If one member country suffers as a result of a negative demand shock (e.g. Spain) and another faces a positive demand shock (e.g. Germany), then profits and wages will decrease in Spain and increase in Germany. These imbalances can be eliminated if both the employees and the capital move from Spain to Germany. This would ultimately lead to an increase in profits and wages in Spain and a decrease in Germany. The freedom of movement of capital and employees is guaranteed in the European Union, but while there are no problems with capital flows, the mobility of people is much lower, if only because of the language and cultural differences.
In his 1963 book entitled “Optimum Currency Areas”, Ronald McKinnon presented the thesis that the mobility of labor and capital in a common currency area is less important than the trade ties between the countries.

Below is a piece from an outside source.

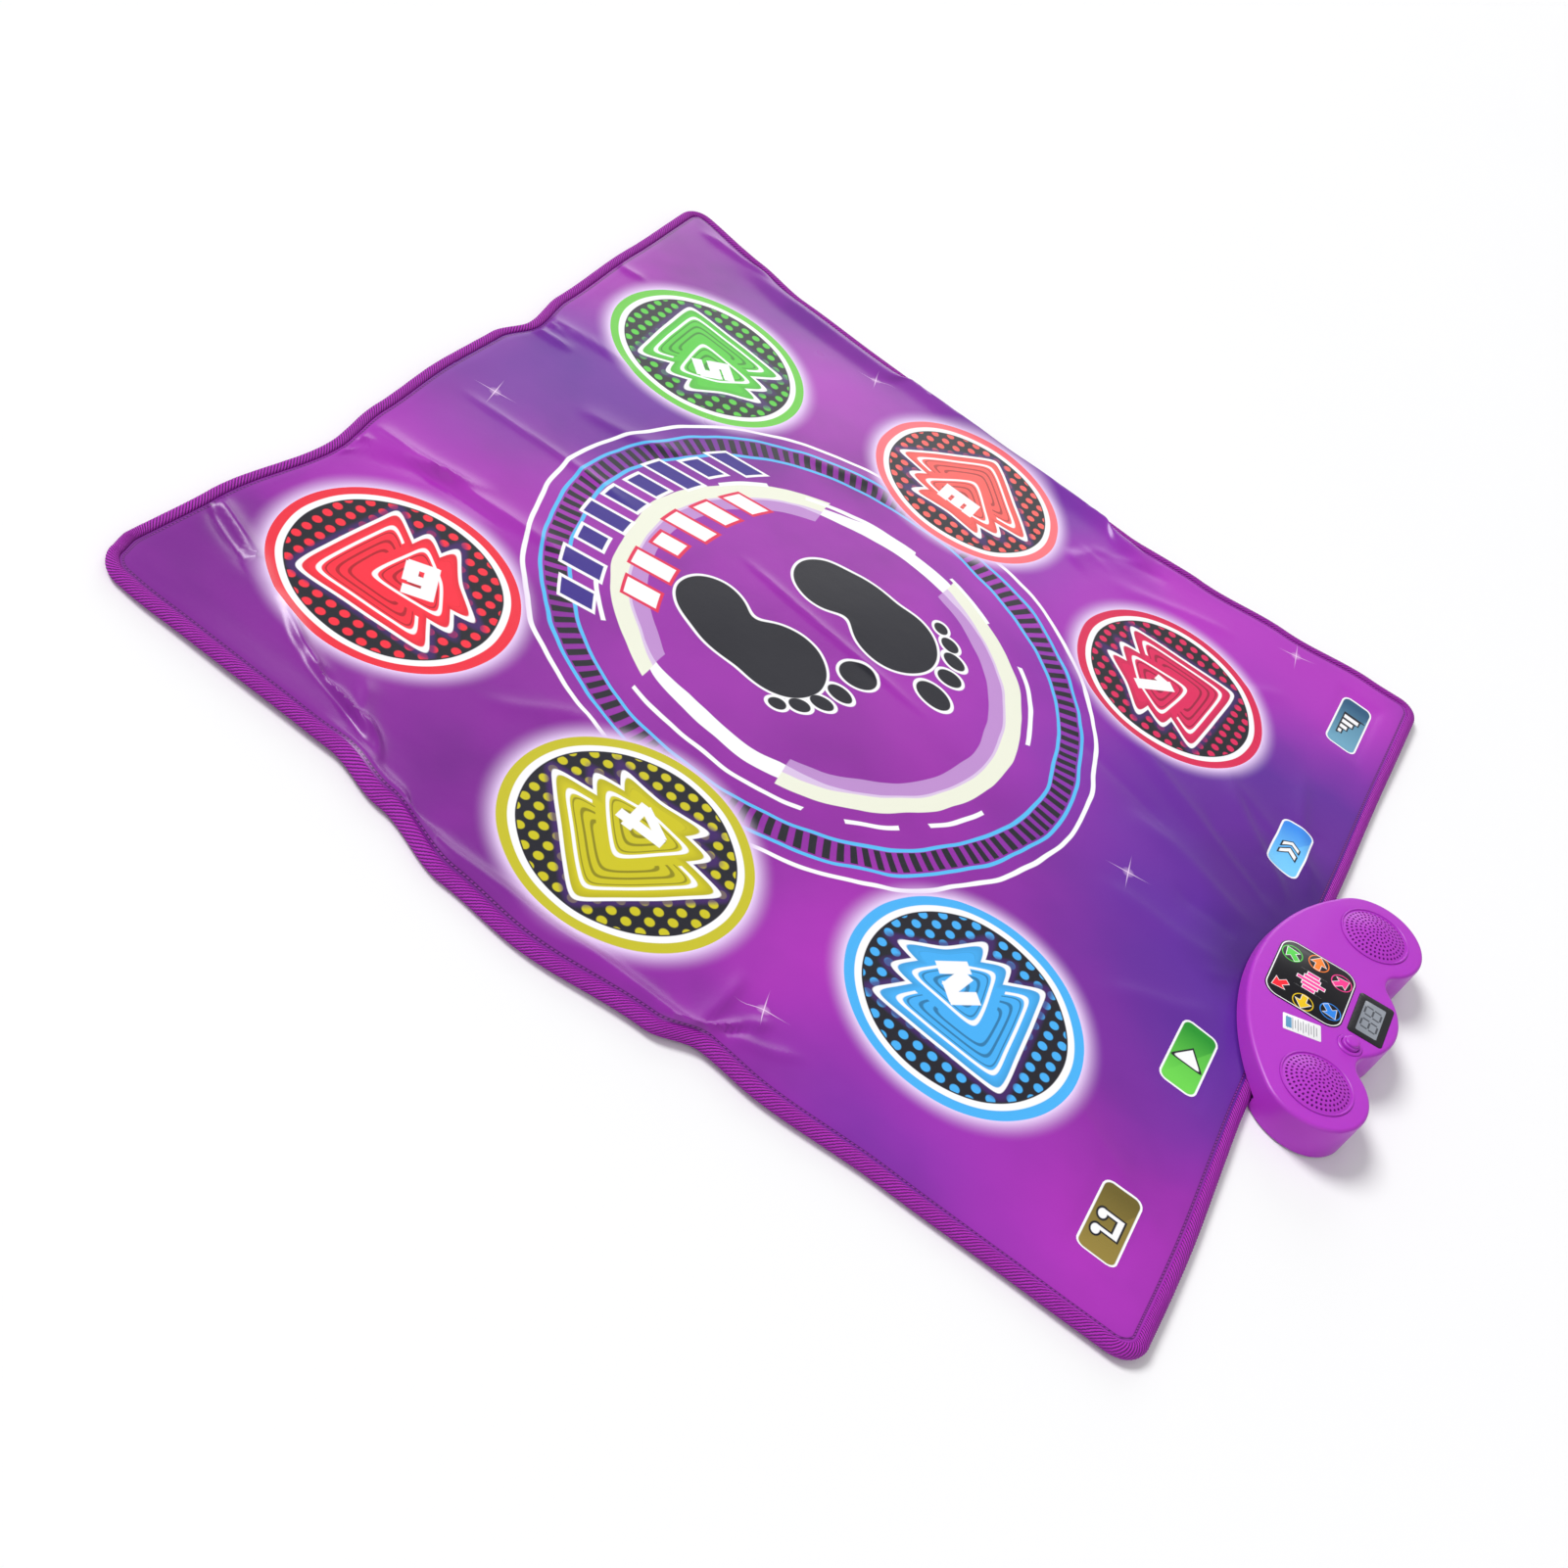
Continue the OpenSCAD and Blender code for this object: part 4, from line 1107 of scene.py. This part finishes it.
for half in ("Near", "Far"):
    bm = bmesh.new()
    verts = [bm.verts.new(p) for p in tapePlaces]
    layer = bm.loops.layers.uv.new("tape")
    for i in range(rings):
        if not inHalf(half, (tapeRows[i, 1] + tapeRows[(i + 1) % rings, 1]) / 2):
            continue
        for j in range(around):
            a, b = i * around + j, i * around + (j + 1) % around
            c, d = ((i + 1) % rings) * around + (j + 1) % around, ((i + 1) % rings) * around + j
            face = bm.faces.new([verts[k] for k in (a, d, c, b)])
            s0, s1 = tapeRows[i, 4], tapeRows[i, 4] + tapeTotal / rings
            v0, v1 = girth[j], girth[j + 1] if j + 1 < around else girth[j] + 8 * mm
            for loop, uv in zip(face.loops, ((s0, v0), (s1, v0), (s1, v1), (s0, v1))):
                loop[layer].uv = uv
    bmesh.ops.delete(bm, geom=[v for v in bm.verts if not v.link_faces], context="VERTS")
    bmesh.ops.holes_fill(bm, edges=[e for e in bm.edges if e.is_boundary], sides=0)
    bmesh.ops.recalc_face_normals(bm, faces=bm.faces[:])
    obj = keepMesh(f"binding{half}", bm, tapeArt, 60)
    bendOverFold(obj, half)
    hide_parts(*layerNodes("binding", half))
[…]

The theory concerning currency areas comes from Peter Kenen. In his opinion, asymmetrical shocks are not dangerous if production and exports are diversified. This means that an asymmetric shock only affects a part of the economy and, as a result, the shocks are dispersed. The countries of the Eurozone generally have diversified production, but not to the same extent. This certainly is not true in the case of the less affluent countries of southern Europe. Thus, the Eurozone does not meet the criteria of an optimum currency area.
The experience of the past 20 years shows that the single currency did not lead to a sustained acceleration of growth, although it did not hurt growth in countries with a sufficiently flexible economy and low level of debt. The actions undertaken by the European Commission and the European Central Bank made it possible to overcome the crisis, while the European Stabilization Mechanism, created on this occasion, became an institution conducive to the further integration of the Eurozone. Enforcement mechanisms were also introduced to ensure that countries maintain stable public finances. The reasons for the creation of the euro zone were mainly political and not economical, but today it is a permanent fixture, setting the tone for the entire European Union.